Störche sind gegen Kälte resistent, sagt Tischer. Sobald dem Isnyer Storchenpaar Wind und Schnee auf dem Rathaus zu ungemütlich werden, suche es sich einen geschützten Platz. "Bei Temperaturen um minus 15 Grad sieht man die Vögel an Bachläufen sitzen. Das Wasser ist dann wärmer als die Luft." Problematisch werde es erst, wenn die Tiere längere Zeit keine Nahrung finden. Tischer und seine Kollegen füttern daher wieder zu, sobald eine geschlossene Schneedecke liegt und der Boden dauerhaft gefroren ist. Ausgewählte Fischreste und Eintagsküken werden morgens auf einer Wiese am Stadtrand ausgelegt.

Milderer Winter spielt eine Rolle

Immer mehr Störche überwintern in Süddeutschland. Nach Auskunft von Oda Wieding, Weißstorch-Expertin beim bayerischen Landesbund für Vogelschutz (LBV) in Hilpoltstein, haben in diesem Winter allein in Schwaben mehr als 30 Weißstörche auf den Flug in den Süden verzichtet. Das Verhalten der Tiere werde von verschiedenen Einflüssen gelenkt. So würden häufig ehemalige Zuchtstörche ihre Partner dazu animieren hierzubleiben. Sie vertrauen auf von Menschenhand angelegte Futterstellen, sagt Wieding. "Wir vermuten außerdem, dass die milderen Winter eine Rolle spielen."

In Mecklenburg-Vorpommern sind überwinternde Störche dagegen die große Ausnahme, wie Hans-Heinrich Zöllick vom Naturschutzband NABU berichtet. Nach seinen Worten sind es vor allem Tiere aus Aufzuchtstationen, die auf den Flug in den Süden verzichten. Daher gebe es in Regionen mit Aufzuchtstationen, vor allem in Süddeutschland, mehr Winterstörche.

Kälte nur für Jungtiere gefährlich

Weißstörche ziehen normalerweise wegen der Nahrungsknappheit zum Überwintern bis nach Afrika. Solange sie hier genug Futter finden, sei dies aber nicht nötig, sagt Wieding. Gefahr durch die Kälte bestehe für sie selbst bei Temperaturen weit unter dem Gefrierpunkt nicht. "Störche können Wärme viel besser speichern als kleinere Vogelarten." Wenn Storchenpaare früh brüten, könnten Schnee und Kälte allerdings für den Nachwuchs gefährlich werden. "Die Jungtiere brauchen es warm und trocken im Nest.
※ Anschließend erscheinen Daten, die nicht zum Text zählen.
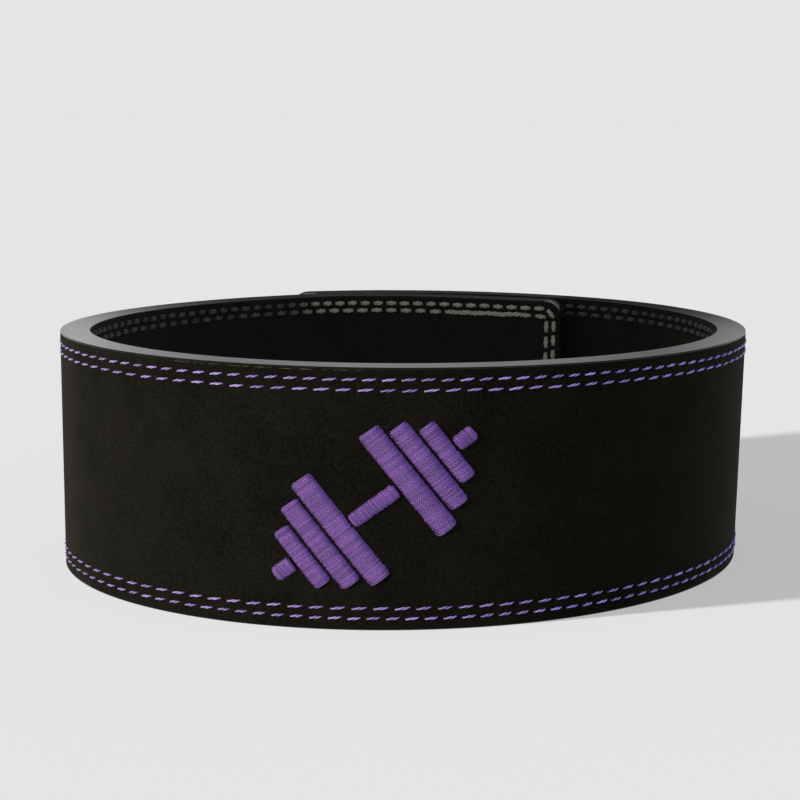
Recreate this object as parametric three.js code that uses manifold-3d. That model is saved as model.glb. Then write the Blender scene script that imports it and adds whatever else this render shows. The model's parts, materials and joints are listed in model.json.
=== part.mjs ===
// A suede-faced leather weightlifting belt that stands on its edge as a closed loop.
// Millimetres, +Z up, with the embroidered front towards -Y and the fastened lap at the back.

import * as THREE from 'three';
import { mergeVertices } from 'three/addons/utils/BufferGeometryUtils.js';
import Module from 'manifold-3d';

const wasm = await Module();
wasm.setup();

// Strap section
const strapHeight = 100;
const coreThickness = 10;
const facingThickness = 1;
const clearance = 0.3;
const rimDepth = 1.3;
const rimRadius = 1;
const cornerRadius = 9;

// Loop, measured on the line midway through the strap: half sizes, and its unevenness as shares of them
const loopHalfWidth = 143.6;
const loopHalfDepth = 138.3;
const leanAngle = 6.7;
const shoulderShare = -0.007;
const eggShare = -0.02;
const squashShare = -0.014;

// How much further out the loop stands at its top than at its foot
const flare = 1;

// Lap at the back, with angles counted anticlockwise from +X: the inner end lies inside the outer end
const outerEndAngle = 114;
const lapAngle = 60.5;
const rampAngle = 84;
const lapGap = 0.4;

// The stiff double stretch is flatter than the loop: how much, round which angle and how far to both sides
const flatDepth = 3.3;
const flatAngle = 75;
const flatSpan = 42;

// The free inner end springs off the outer arm: the gap at its tip, the gap's rise behind it, and where it has closed
const springTip = 4;
const springRise = 36;
const springSpan = 60;

// Embroidered barbell on the front
const emblemAngle = 266;
const emblemHeight = 48;
const emblemTilt = 38;
const strokeEdge = 0.5;
const strokeCrown = 1.3;
const strokeRound = 1.4;
const strokeGap = 0.8;
const barLength = 20;
const barWidth = 6;
const sleeveLength = 8;
const sleeveWidth = 6.4;
const plateLength = 48;
const plateWidth = 9;

// The plates outwards from the bar, as shares of the largest plate's length and width
const plates = [
  { name: 'large', lengthShare: 1, widthShare: 1 },
  { name: 'middle', lengthShare: 19 / 24, widthShare: 8 / 9 },
  { name: 'small', lengthShare: 13 / 24, widthShare: 7 / 9 },
];

// Plain clasp plate on the outer end, with a lip that turns down past the end
const claspLength = 72;
const claspHeight = 60;
const claspThickness = 3;
const claspCorner = 7;
const claspEdge = 0.8;
const lipReach = 6;
const lipThickness = 4;

// Fineness of the faceted solids
const columnPitch = 10.5;
const strokePitch = 4.5;
const cornerSteps = 5;

const facingStep = facingThickness + clearance;
const strapThickness = coreThickness + 2 * facingStep;
const lapStep = strapThickness + lapGap;

const colours = {
  rim: 0x8a8f90,
  outerSuede: 0x1c1b18,
  innerSuede: 0x151512,
  thread: 0x71509a,
  steel: 0x2a2b2d,
};

// How far the strap's line lies inside the plain loop: by one lap step on the inner arm, which then eases out to the
// left, and by the lap's flatness and the inner end's spring.
function inwardAt(angle) {
  const ramp = THREE.MathUtils.smoothstep(angle, outerEndAngle, outerEndAngle + rampAngle);
  const fromFlat = Math.abs(((angle - flatAngle + 180) % 360) - 180);
  const flatness = (1 + Math.cos(Math.PI * Math.min(fromFlat / flatSpan, 1))) / 2;
  const fromTip = THREE.MathUtils.clamp((angle - outerEndAngle + lapAngle) / springSpan, 0, 1);
  const spring = (1 - fromTip) ** 2 * (springTip * (1 + 2 * fromTip) + springRise * fromTip);
  return lapStep * (1 - ramp) + flatDepth * flatness + spring;
}

// The line midway through the strap, from the outer end clockwise round the front to the inner end.
class BeltLine extends THREE.Curve {
  getPoint(share, target = new THREE.Vector3()) {
    const turn = THREE.MathUtils.degToRad(outerEndAngle + 360 - share * (lapAngle + 360));
    const lean = THREE.MathUtils.degToRad(leanAngle);
    const x = loopHalfWidth * (Math.cos(turn) + shoulderShare * Math.cos(3 * turn));
    const y = loopHalfDepth
      * (Math.sin(turn + lean) + eggShare * Math.cos(2 * turn) + squashShare * Math.sin(3 * turn));
    const slopeX = -loopHalfWidth * (Math.sin(turn) + 3 * shoulderShare * Math.sin(3 * turn));
    const slopeY = loopHalfDepth
      * (Math.cos(turn + lean) - 2 * eggShare * Math.sin(2 * turn) + 3 * squashShare * Math.cos(3 * turn));
    const outward = new THREE.Vector2(slopeY, -slopeX).normalize();
    const inward = inwardAt(THREE.MathUtils.radToDeg(turn));
    return target.set(x - outward.x * inward, y - outward.y * inward, 0);
  }
}

const beltLine = new BeltLine();
beltLine.arcLengthDivisions = 2400;
const strapLength = beltLine.getLength();

// The length of strap between the outer end and an angle of the loop.
function alongAt(angle) {
  const share = (outerEndAngle + 360 - angle) / (lapAngle + 360);
  const lengths = beltLine.getLengths();
  return lengths[Math.round(share * (lengths.length - 1))];
}

// A point beside the strap's middle line: along it, outwards from it and up. Past an end it runs on straight.
// The flare leans the whole strap outwards about its middle height.
function onBelt(along, outward, up) {
  const inside = THREE.MathUtils.clamp(along, 0, strapLength);
  const share = inside / strapLength;
  const tangent = beltLine.getTangentAt(share);
  const side = new THREE.Vector3(0, 0, 1).cross(tangent);
  return beltLine.getPointAt(share)
    .addScaledVector(tangent, along - inside)
    .addScaledVector(side, outward + flare * (up / strapHeight - 0.5))
    .setZ(up);
}

// How far a round corner draws an outline in, at a distance from the end.
function drawIn(fromEnd, radius) {
  const run = Math.max(radius - fromEnd, 0);
  return radius - Math.sqrt(radius * radius - run * run);
}

// Distances along a piece: close together round its end corners, and evenly between them.
function stations(start, end, radius, pitch) {
  const round = [];
  for (let i = 0; i < cornerSteps; i += 1) {
    round.push(radius * (1 - Math.cos((i / cornerSteps) * (Math.PI / 2))));
  }
  const straight = end - start - 2 * radius;
  const steps = Math.ceil(straight / pitch);
  const list = round.map((distance) => start + distance);
  for (let i = 0; i <= steps; i += 1) {
    list.push(start + radius + (straight * i) / steps);
  }
  return list.concat(round.reverse().map((distance) => end - distance));
}

// A flat section carried through the stations, each point of it put in place by a function.
function sweep(section, list, place, arcSteps = 1) {
  const steps = list.length - 1;
  const geometry = new THREE.ExtrudeGeometry(section, {
    depth: steps, steps, bevelEnabled: false, curveSegments: arcSteps,
  });
  const position = geometry.attributes.position;
  for (let i = 0; i < position.count; i += 1) {
    const station = list[Math.round(position.getZ(i))];
    const point = place(station, position.getX(i), position.getY(i));
    position.setXYZ(i, point.x, point.y, point.z);
  }
  geometry.deleteAttribute('normal');
  geometry.deleteAttribute('uv');
  return mergeVertices(geometry);
}

function rectangle(left, right, bottom, top, radius = 0) {
  const shape = new THREE.Shape();
  if (radius === 0) {
    return shape.moveTo(left, bottom).lineTo(right, bottom).lineTo(right, top).lineTo(left, top);
  }
  return shape
    .absarc(right - radius, bottom + radius, radius, -Math.PI / 2, 0)
    .absarc(right - radius, top - radius, radius, 0, Math.PI / 2)
    .absarc(left + radius, top - radius, radius, Math.PI / 2, Math.PI)
    .absarc(left + radius, bottom + radius, radius, Math.PI, (3 * Math.PI) / 2);
}

// A layer of the strap, a stated inset inside its outline, with its end corners and edges rounded to suit.
function strapLayer(inner, outer, inset, edgeRadius = 0) {
  const section = rectangle(inner, outer, inset, strapHeight - inset, edgeRadius);
  const start = inset;
  const end = strapLength - inset;
  const corner = cornerRadius - inset;
  return sweep(section, stations(start, end, corner, columnPitch), (along, outward, up) => {
    const fromEnd = Math.min(along - start, end - along);
    const drop = Math.sign(up - strapHeight / 2) * drawIn(fromEnd, corner);
    const pinch = Math.sign(outward) * drawIn(fromEnd, edgeRadius);
    return onBelt(along, outward - pinch, up - drop);
  });
}

function toSolid(geometry) {
  return new wasm.Manifold(new wasm.Mesh({
    numProp: 3,
    vertProperties: geometry.attributes.position.array,
    triVerts: Uint32Array.from(geometry.index.array),
  }));
}

function toGeometry(solid) {
  const mesh = solid.getMesh();
  const geometry = new THREE.BufferGeometry();
  geometry.setAttribute('position', new THREE.BufferAttribute(mesh.vertProperties, 3));
  geometry.setIndex(new THREE.BufferAttribute(mesh.triVerts, 1));
  return geometry;
}

// The stiff leather strap. Its rims stand over the facings' cut edges, as the painted edge does.
function leatherCore() {
  const half = strapThickness / 2;
  const web = coreThickness / 2;
  const past = half + facingStep;
  const outerRecess = toSolid(strapLayer(web, past, rimDepth));
  const innerRecess = toSolid(strapLayer(-past, -web, rimDepth));
  const strap = toSolid(strapLayer(-half, half, 0, rimRadius));
  return toGeometry(strap.subtract(outerRecess).subtract(innerRecess));
}

function outerFacing() {
  const half = strapThickness / 2;
  return strapLayer(half - facingThickness, half, rimDepth + clearance);
}

function innerFacing() {
  const half = strapThickness / 2;
  return strapLayer(-half, facingThickness - half, rimDepth + clearance);
}

// One padded satin stroke of the barbell. It lies on the barbell's axis, or across it as a plate does.
function emblemStroke({ at, length, width, across }) {
  const section = new THREE.Shape()
    .moveTo(-width / 2, 0)
    .lineTo(width / 2, 0)
    .lineTo(width / 2, strokeEdge)
    .absellipse(0, strokeEdge, width / 2, strokeCrown - strokeEdge, 0, Math.PI);
  const tilt = THREE.MathUtils.degToRad(emblemTilt);
  const centre = alongAt(emblemAngle);
  const seat = strapThickness / 2 + clearance;
  return sweep(section, stations(0, length, strokeRound, strokePitch), (run, side, height) => {
    const fromEnd = Math.min(run, length - run);
    const narrow = 1 - drawIn(fromEnd, strokeRound) / (width / 2);
    const axial = across ? at - side * narrow : at + run - length / 2;
    const lateral = across ? run - length / 2 : side * narrow;
    const right = axial * Math.cos(tilt) - lateral * Math.sin(tilt);
    const up = axial * Math.sin(tilt) + lateral * Math.cos(tilt);
    return onBelt(centre - right, seat + height, emblemHeight + up);
  }, 2);
}

// The barbell's strokes: a bar, the plates outwards from it on both sides, and a sleeve end past them.
function emblemStrokes() {
  const strokes = [{ name: 'emblem_bar', at: 0, length: barLength, width: barWidth, across: false }];
  for (const [end, sign] of [['lower', -1], ['upper', 1]]) {
    let reach = barLength / 2;
    for (const plate of plates) {
      const length = plateLength * plate.lengthShare;
      const width = plateWidth * plate.widthShare;
      const at = sign * (reach + strokeGap + width / 2);
      strokes.push({ name: `emblem_plate_${plate.name}_${end}`, at, length, width, across: true });
      reach += strokeGap + width;
    }
    const at = sign * (reach + strokeGap + sleeveLength / 2);
    strokes.push({ name: `emblem_sleeve_${end}`, at, length: sleeveLength, width: sleeveWidth, across: false });
  }
  return strokes;
}

// The plain clasp: a plate that follows the outer end, and a lip that turns down to the strap below it.
function claspPlate() {
  const inner = strapThickness / 2 + clearance;
  const outer = inner + claspThickness;
  const bottom = (strapHeight - claspHeight) / 2;
  const top = bottom + claspHeight;
  const start = -lipReach - lipThickness;
  const plateSection = rectangle(inner, outer, bottom, top, claspEdge);
  const plateStations = stations(start, claspLength, claspCorner, columnPitch);
  const plate = sweep(plateSection, plateStations, (along, outward, up) => {
    const drop = drawIn(Math.min(along - start, claspLength - along), claspCorner);
    return onBelt(along, outward, up - Math.sign(up - strapHeight / 2) * drop);
  });
  const lipSection = rectangle(inner - lapStep, outer - claspEdge, bottom + claspCorner, top - claspCorner);
  const lip = sweep(lipSection, [start, -lipReach], onBelt);
  return toGeometry(toSolid(plate).add(toSolid(lip)));
}

function piece(name, geometry, color, roughness, metalness = 0) {
  geometry.computeVertexNormals();
  const mesh = new THREE.Mesh(geometry, new THREE.MeshStandardMaterial({ color, roughness, metalness }));
  mesh.name = name;
  return mesh;
}

const belt = new THREE.Group();
belt.add(piece('leather_core', leatherCore(), colours.rim, 0.45));
belt.add(piece('outer_facing', outerFacing(), colours.outerSuede, 0.95));
belt.add(piece('inner_facing', innerFacing(), colours.innerSuede, 0.95));
for (const stroke of emblemStrokes()) {
  belt.add(piece(stroke.name, emblemStroke(stroke), colours.thread, 0.6));
}
belt.add(piece('clasp_plate', claspPlate(), colours.steel, 0.4, 0.9));

// The origin is the middle of the belt's box, on the surface that it stands on.
const box = new THREE.Box3().setFromObject(belt);
const middle = box.getCenter(new THREE.Vector3());
belt.position.set(-middle.x, -middle.y, -box.min.z);

export default belt;
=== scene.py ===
# %% [markdown]
# A suede-faced leather weightlifting belt, standing on its edge as a closed loop. The frame holds its
# solids at their real size. This lesson dresses them: the painted edge, the suede, the stitching, the
# embroidered barbell and the plain clasp at the back. The strap is really cut flat, faced and stitched
# flat, and bent afterwards, so most pieces are made that way here: each is modelled flat in
# millimetres, and one function then bends it round the loop.

# %% Load the frame
import json
import math
import random

import bmesh
import bpy
import numpy as np
from mathutils import Matrix, Vector

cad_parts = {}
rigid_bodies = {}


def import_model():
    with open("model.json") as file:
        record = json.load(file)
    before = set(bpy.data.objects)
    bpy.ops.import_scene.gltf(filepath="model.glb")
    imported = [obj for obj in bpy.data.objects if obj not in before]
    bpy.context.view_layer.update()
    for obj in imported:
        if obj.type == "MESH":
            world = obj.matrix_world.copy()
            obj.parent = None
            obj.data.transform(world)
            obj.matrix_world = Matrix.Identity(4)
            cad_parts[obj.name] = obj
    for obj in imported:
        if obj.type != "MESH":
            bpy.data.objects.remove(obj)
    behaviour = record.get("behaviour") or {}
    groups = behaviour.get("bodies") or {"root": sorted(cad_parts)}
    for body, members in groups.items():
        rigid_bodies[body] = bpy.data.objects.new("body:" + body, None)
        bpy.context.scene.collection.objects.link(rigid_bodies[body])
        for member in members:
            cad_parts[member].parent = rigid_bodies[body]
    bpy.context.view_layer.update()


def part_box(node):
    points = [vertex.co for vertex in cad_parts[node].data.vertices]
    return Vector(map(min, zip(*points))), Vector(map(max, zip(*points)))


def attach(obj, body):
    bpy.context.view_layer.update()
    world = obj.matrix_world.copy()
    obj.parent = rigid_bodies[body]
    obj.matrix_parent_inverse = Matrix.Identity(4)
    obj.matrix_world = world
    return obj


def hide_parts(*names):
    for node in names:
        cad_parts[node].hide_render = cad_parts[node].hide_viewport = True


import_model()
CORE_LOW, CORE_HIGH = (np.array(corner) * 1000 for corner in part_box("leather_core"))
HEIGHT = CORE_HIGH[2] - CORE_LOW[2]
print("strap height in mm:", round(HEIGHT, 2))

# %% [markdown]
# The strap's section: 10 mm of leather with 1.3 mm of suede and glue on both sides. Its loop isn't a
# plain circle. A stiff belt that is closed by hand leans and flattens a little, so its middle line is
# an ellipse with small uneven shares. The inner arm steps inwards by one thickness where the ends lap,
# the double stretch is flatter than the rest, the free inner end springs off the outer arm, and the
# loop is wider at its top.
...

Wenn sie im Sumpf sitzen, kühlen sie aus und erfrieren", sagt Tischer. Damit im Horst auf dem Isnyer Rathaus das Wasser ablaufen kann, wird er jeden Herbst von den Storchenfreunden gereinigt. "Wir holen Schlamm und Plastikreste raus, die die Störche dort mit verbauen."

Romeo und Julia, deren Namen bei einem Wettbewerb ermittelt wurden, haben inzwischen über das Allgäu hinaus Berühmtheit erlangt. Inzwischen gibt es eine bundesweite Fangemeinde der Isnyer Störche. Auf seiner Internetseite registriere das Storchennestteam an manchen Tagen bis zu 2.000 Besucher. Vor allem während der Aufzucht der Jungtiere sei das Interesse an den Aufnahmen von der am Rathaus installierten Internetkamera groß. "Es gibt sogar Leute, die wegen der Störche hier Urlaub machen."